Problems with Geocentric Model
- The rotational speed of faraway stars will be impossibly high
- Any place could be chosen as the center of the universe since the universe is infinite.
- In order to explain retrograde motion, very complicated scheme is necessary. Ockham’s razor: simple explanations are preferable to complicated explanations.

Heliocentric Theory

Heliocentric Theory: sun-centered. The sun is the center of planetary motion and the Earth is also a planet.
Nicolaus Copernicus: ~1530
Can easily explain retrograde motion
The Earth is spinning on its own axis tilted 23.5 degrees
Period = 23 hours and 56 minutes
Explains the diurnal motion
Can explain the phases of the moon
Can explain the apparent various sizes of the planets
Can explain the differences between inner- and outer orbit planets
- Inner- orbit is smaller than ours (mercury and Venus). Have phases like the moon.
- Outer orbit is larger than ours ( all planets after us). Doesn’t have phases like the moon
Problems with Copernican Model:
- The calculated positions of stellar objects gave poorer results than the Ptolemaic theory.
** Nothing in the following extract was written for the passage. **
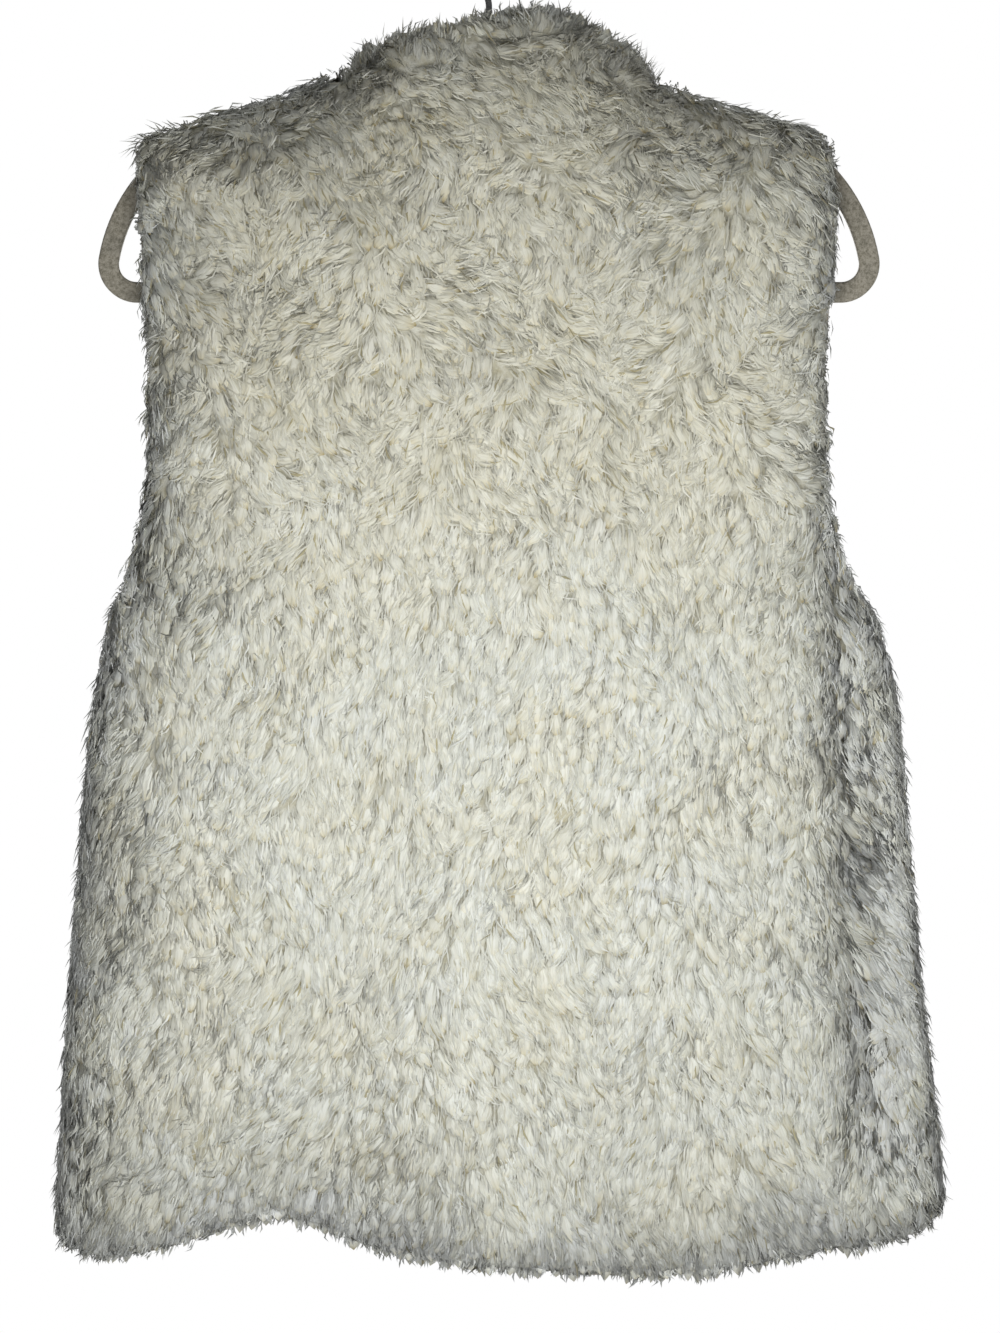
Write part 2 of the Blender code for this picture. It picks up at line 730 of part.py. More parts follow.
def main():
    for old in list(bpy.data.objects):
        bpy.data.objects.remove(old, do_unlink=True)
    collection = bpy.data.collections.new("faux_fur_vest")
    bpy.context.scene.collection.children.link(collection)
    build_vest(collection, material("ivory faux fur", (0.78, 0.76, 0.68), 0.9))
    build_hanger(collection, material("beige flock", (0.42, 0.36, 0.28), 0.95))
    build_hook(collection, material("bright wire", (0.72, 0.72, 0.72), 0.25, 1.0))


main()
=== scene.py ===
import math

import bpy
import numpy as np
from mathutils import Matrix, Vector
from mathutils.bvhtree import BVHTree
from mathutils.kdtree import KDTree


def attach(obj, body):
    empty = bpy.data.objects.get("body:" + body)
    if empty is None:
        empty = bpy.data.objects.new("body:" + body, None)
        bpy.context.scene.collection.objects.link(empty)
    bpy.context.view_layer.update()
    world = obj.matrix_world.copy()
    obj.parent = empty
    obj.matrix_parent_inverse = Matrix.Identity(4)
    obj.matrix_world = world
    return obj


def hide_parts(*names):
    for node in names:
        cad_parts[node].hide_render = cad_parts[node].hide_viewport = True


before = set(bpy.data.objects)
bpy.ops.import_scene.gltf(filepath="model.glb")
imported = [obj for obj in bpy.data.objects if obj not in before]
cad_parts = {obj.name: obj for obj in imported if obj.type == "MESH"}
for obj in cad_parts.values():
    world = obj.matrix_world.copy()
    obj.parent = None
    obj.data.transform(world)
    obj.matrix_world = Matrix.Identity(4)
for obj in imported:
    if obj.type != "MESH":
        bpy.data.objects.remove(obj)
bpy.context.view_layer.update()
print("frame loaded")


# Small helpers

mergeDistance = 0.00001


def deselectAll():
    if bpy.context.object and bpy.context.object.mode != "OBJECT":
        bpy.ops.object.mode_set(mode="OBJECT")
    bpy.ops.object.select_all(action="DESELECT")


def pick(obj):
    deselectAll()
    obj.select_set(True)
    bpy.context.view_layer.objects.active = obj


def applyModifiers(obj):
    pick(obj)
    for modifier in list(obj.modifiers):
        bpy.ops.object.modifier_apply(modifier=modifier.name)


def addObject(name, data):
    obj = bpy.data.objects.new(name, data)
    bpy.context.scene.collection.objects.link(obj)
    return obj


def mergeCorners(obj, outward=False):
    # corners that lie on one another become one, and where asked all faces look outward
    pick(obj)
    bpy.ops.object.mode_set(mode="EDIT")
    bpy.ops.mesh.select_all(action="SELECT")
    bpy.ops.mesh.remove_doubles(threshold=mergeDistance)
    if outward:
        bpy.ops.mesh.normals_make_consistent(inside=False)
    bpy.ops.object.mode_set(mode="OBJECT")


def cornersOf(mesh):
    return np.array([v.co for v in mesh.vertices])


def treeOf(points, numbers):
    tree = KDTree(len(numbers))
    for i in numbers:
        tree.insert(Vector(points[i]), int(i))
    tree.balance()
    return tree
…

Mainly because he made use of large amounts of very ancient, possibly inaccurate data.
- Stellar parallax: had never been observed. Because no sufficiently powerful telescope was available at the time.
  - Look at apparent motion of object against distant background from two vantages points.
  - Big shift: the object is close by
  - Small shift: the object is far away
Telescope: invented in 1608
Galileo Galilei (1564-1642)
Discoveries
- The Moon’s surface is very much like that of the Earth, with mountains and craters
- The Sun’s spots
- The Sun spins on its own axis
- Jupiter has moons, too. So there are other centers of rotation in the universe
- Venus has phases like the Moon, (full or crescent)
- Many more stars than previously realized
Tycho Brahe: accumulated great amount of accurate data
Johannes Kepler: inherited Brahe’s data and did mathematical analysis with it
Kepler’s Laws

Kepler’s Laws

The orbit of each planet about the Sun is an ellipse with the Sun at one focus of the ellipse
The line joining the Sun and the planet (called the radius vector) sweeps over equal areas times as the planet travels around the orbit
Square of period of planet’s orbital motion is proportional to cube of semimajor axis
- T² is proportional to D³

Copernican Revolution

Conflict between science and religion
Adaptable to new data and discoveries
Scientific method

Newtonian Mechanics

Newton’s First Law- Law of Inertia
- In the absence of a net external force, an object will continue in a state of uniform motion (including rest) in a straight line
- Why do objects keep moving?
  - Why do objects stop moving?
- Force is the reason to change the motion of an object, not to keep the motion
Newton’s Second Law - Law of Acceleration
- The time rate of change of motion(momentum) of an object is directly proportional to the magnitude of the impressed force and in the direction of the impressed force
- F=ma
  - force= mass x acceleration
Newton’s Third Law- Law of Action and Reaction
- The mutual actions of two bodies on each other are always equal and directed toward contrary parts
- F_a→b= -F_b→a
Newton’s Universal Law of Gravitation
- Every material particle in the universe attracts every other material particle with a force that is proportional to the product of the masses of the two particles, and inversely proportional to the square of the distance between their centers. The force is directed along a line joining their centers.
- F_gravity= Gm₁m₂/r²
- g_earth=9.8m/s²
Projectile Motion
- If ignore air resistance, no force is exerted on the object in the horizontal direction. So it moves at constant speed horizontally. Gravity is exerted on the object in the vertical direction. So it accelerates down with acceleration of g vertically.